The type of case: Under Minnesota Statutes, section 13.82, subdivision 7, a court may release protected investigative data if the public benefit outweighs any harm to the public, the city, or the person identified in the data. In its complaint, Alpha News stated the “camera footage … could corroborate or refute the criminal complaint and/or public statements by Sen. Mitchell,” and that the public benefit in knowing the truth was substantial. The city took no position on whether the data should be released but asked the district court to articulate its reasoning if it authorized release, to avoid being overwhelmed by similar requests in the future. The district denied Alpha News’ motion for the release of the data, ruling the rights of an accused during an active criminal case outweighed the public’s interest in accessing the footage before trial.

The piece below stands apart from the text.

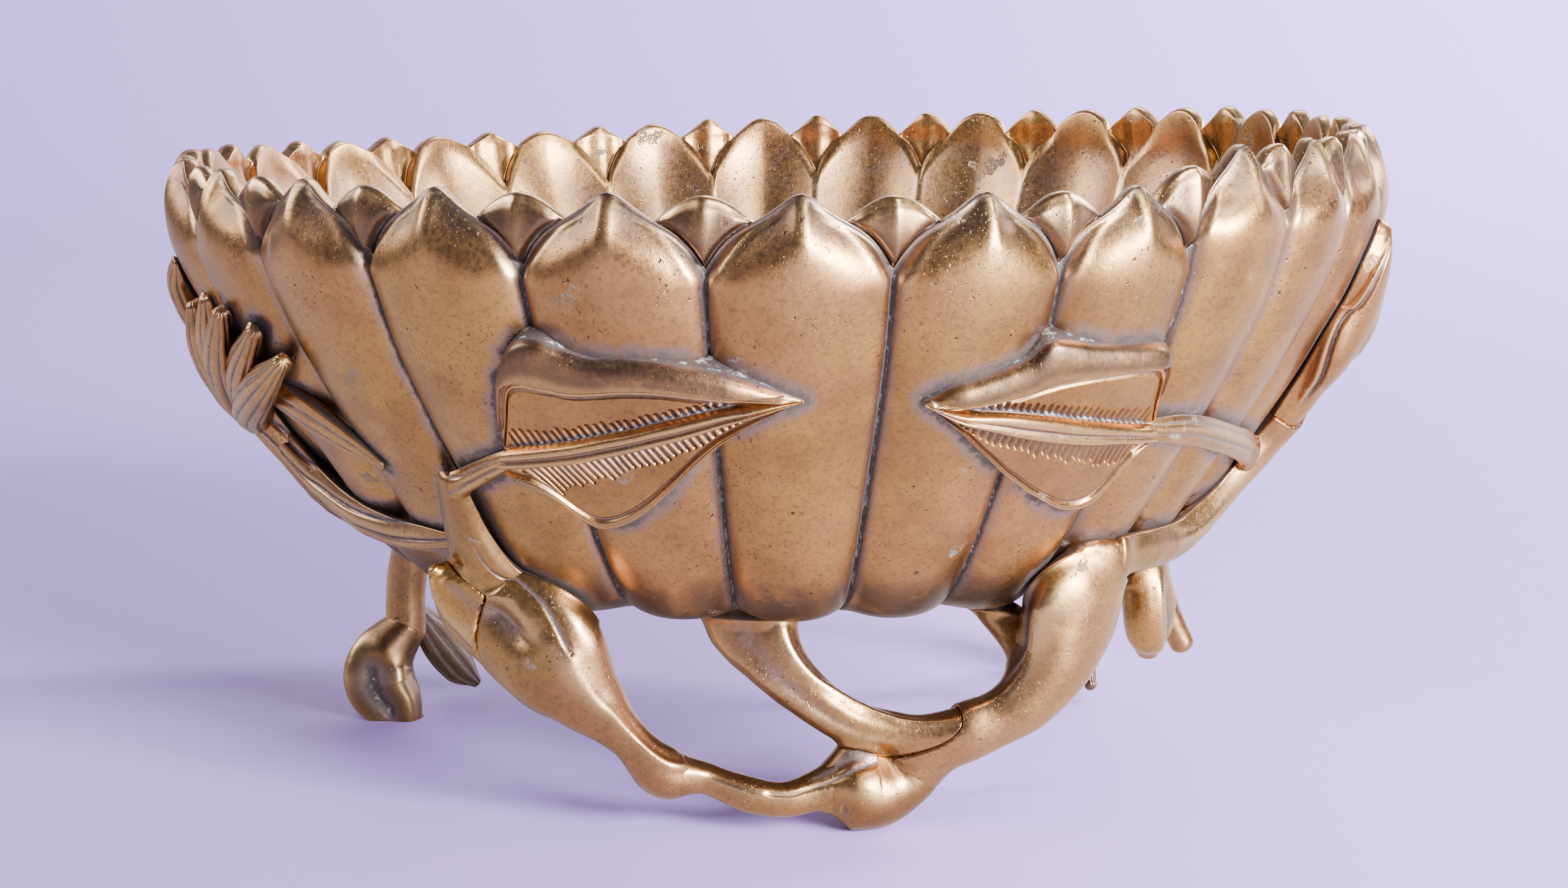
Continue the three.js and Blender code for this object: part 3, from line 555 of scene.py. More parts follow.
    # Over the inner lip, and down the flutes with a ridge where two of them meet
    # The crest mark paints a highlight over the inner lip and on the ridges between the flutes,
    # and the shade mark is painted shade that deepens down the inside to the floor, where the film
    # grows too.
    t = np.linspace(0.15, 1, 5)[:, None]
    ridge = b["fluteDepth"] * inner**1.6
    insideInset = b["innerInset"] + 1.0 + b["innerWall"]
    inset = mix(inset[-1], insideInset + ridge, (1 - np.cos(np.pi * t)) / 2)
    atInner = np.where(tipHigher, 0, 1)
    over = b["innerLipRise"] / wallLength * np.sin(np.pi * t) * atInner
    innerLip = (wallPoint(angle, innerTop + over, -inset), 0.0,
                0.6 * np.sin(np.pi * t) * atInner, 0.2)
    rise = np.linspace(1, 0.1, b["rowsInside"])[1:, None]
    ridgeHere = ridge * smooth(rise, 0.08, 0.4)
    share = innerTop * rise
    inside = (wallPoint(angle, share, -insideInset - ridgeHere),
              0.3 + 0.2 * smooth(rise, 0.45, 0.1),
              smooth(inner, 0.86, 1.0) * smooth(rise, 0.2, 0.6),
              0.15 + 0.5 * smooth(rise, 0.5, 0.15))
    foot = inside[0][-1]
    floorZ = b["stand"] + b["floorThickness"]
    rings = np.array([0.975, 0.92, 0.6])[:, None, None]
    drop = np.array([0.55, 1.0, 1.0])[:, None]
    floor = np.repeat(foot[None], 3, axis=0) * rings
    floor[..., 2] = mix(foot[:, 2], floorZ, drop)
    grid, marks = joinBands(
        [face, lip, behind, innerLip, inside, (floor, 0.35, 0.0, 0.6)], 0)
    outside = slice(0, b["rowsOuter"])
    halo = 1 - smooth(nearestTo(grid[outside], contacts), *dirtAndShade["besideStem"])
    groove = marks["groove"]
    groove[outside] = np.maximum(groove[outside], dirtAndShade["stemShare"] * halo)
    grid = grid + unit(grid * [1, 1, 0]) * (ripple(grid, 26)[..., None] * b["waver"])
    poles = [[0, 0, b["stand"]], [0, 0, floorZ]]
    addPiece("bowl", "bowl", [(grid, poles, marks)], "lotusBowl")


def sweep(stations, first, last, rows):
    # The path of a chain of stations, with the frame and the half sizes at each row
    centres = np.array([s[0] for s in stations], float)
    sizes = np.array([[s[1], s[2] if len(s) > 2 else s[1]] for s in stations], float)
    whole = len(stations) - 1
    number = np.linspace(first, last, rows)
    path = spline(centres, number / whole)
    size = spline(sizes, number / whole)
    along = unit(np.gradient(path, axis=0))
    width = unit(np.cross(along, unit(path * [1, 1, 0])))
    return {"path": path, "size": size, "along": along, "width": width,
            "depth": np.cross(width, along), "number": number}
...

The issues: The Minnesota Court of Appeals considered how to interpret “benefit … of the public” under the Minnesota Government Data Practices Act when determining whether to release active investigative data.

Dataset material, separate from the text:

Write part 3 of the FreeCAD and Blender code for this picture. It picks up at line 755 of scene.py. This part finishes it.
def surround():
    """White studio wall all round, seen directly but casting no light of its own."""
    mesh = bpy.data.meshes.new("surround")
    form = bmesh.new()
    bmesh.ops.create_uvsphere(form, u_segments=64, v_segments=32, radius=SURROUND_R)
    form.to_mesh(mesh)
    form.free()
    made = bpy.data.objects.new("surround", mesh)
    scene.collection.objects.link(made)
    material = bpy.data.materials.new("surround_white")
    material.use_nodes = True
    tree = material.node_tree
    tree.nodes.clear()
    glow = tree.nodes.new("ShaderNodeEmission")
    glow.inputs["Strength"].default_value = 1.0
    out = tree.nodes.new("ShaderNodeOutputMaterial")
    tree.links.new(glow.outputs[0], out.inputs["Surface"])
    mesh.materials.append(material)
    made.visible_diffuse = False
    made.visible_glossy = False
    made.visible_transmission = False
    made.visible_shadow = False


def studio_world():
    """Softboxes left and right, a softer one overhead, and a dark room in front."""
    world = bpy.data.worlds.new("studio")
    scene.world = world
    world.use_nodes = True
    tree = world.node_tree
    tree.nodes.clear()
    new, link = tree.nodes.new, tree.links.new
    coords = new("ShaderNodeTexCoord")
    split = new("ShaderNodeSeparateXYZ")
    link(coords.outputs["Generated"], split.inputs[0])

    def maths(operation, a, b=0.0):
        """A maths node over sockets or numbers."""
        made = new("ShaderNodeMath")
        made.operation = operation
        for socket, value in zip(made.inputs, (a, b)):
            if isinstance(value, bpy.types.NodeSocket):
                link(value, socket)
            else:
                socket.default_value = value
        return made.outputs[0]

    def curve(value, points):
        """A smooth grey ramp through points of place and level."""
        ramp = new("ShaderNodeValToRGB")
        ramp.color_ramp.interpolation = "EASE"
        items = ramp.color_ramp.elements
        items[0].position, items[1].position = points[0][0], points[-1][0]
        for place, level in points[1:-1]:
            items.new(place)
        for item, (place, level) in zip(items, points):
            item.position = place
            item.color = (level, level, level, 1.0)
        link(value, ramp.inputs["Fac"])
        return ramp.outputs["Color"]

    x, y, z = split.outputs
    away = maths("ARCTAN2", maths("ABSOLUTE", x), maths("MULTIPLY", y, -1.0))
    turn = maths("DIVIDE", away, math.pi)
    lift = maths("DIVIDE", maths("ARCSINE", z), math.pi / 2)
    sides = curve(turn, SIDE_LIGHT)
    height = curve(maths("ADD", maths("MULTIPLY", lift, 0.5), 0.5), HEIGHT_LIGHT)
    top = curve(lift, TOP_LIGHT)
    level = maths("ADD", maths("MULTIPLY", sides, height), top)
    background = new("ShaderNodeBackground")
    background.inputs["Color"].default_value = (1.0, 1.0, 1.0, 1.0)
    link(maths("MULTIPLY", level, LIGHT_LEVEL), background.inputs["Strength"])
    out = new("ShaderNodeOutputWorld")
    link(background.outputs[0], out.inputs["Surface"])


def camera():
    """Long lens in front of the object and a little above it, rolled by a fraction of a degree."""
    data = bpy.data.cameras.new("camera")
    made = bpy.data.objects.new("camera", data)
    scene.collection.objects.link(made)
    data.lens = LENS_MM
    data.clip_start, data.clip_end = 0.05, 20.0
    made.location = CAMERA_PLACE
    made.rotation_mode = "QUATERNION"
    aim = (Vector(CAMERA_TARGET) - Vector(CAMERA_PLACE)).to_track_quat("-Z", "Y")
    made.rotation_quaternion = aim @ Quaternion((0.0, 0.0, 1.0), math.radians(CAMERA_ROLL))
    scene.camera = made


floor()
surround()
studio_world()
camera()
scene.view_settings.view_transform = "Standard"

The court’s ruling: In reviewing whether the district court properly denied Alpha News’ request, the Court of Appeals defined the phrase “benefit … to the public” to mean “that which has a helpful or useful effect on the community or people as a whole, or that which otherwise promotes the well-being of the community or people as a whole.” It ruled that under this definition, the body-camera footage would benefit the public and it was unclear whether the district court had properly weighed that benefit against potential harm. The Court of Appeals, sent the case back to the district court to analyze the data using the new benefit to the public definition.
What this means for cities: Cities should continue to treat investigative data as nonpublic but should keep in mind that the courts will take a broad view of public benefit when deciding to release such data.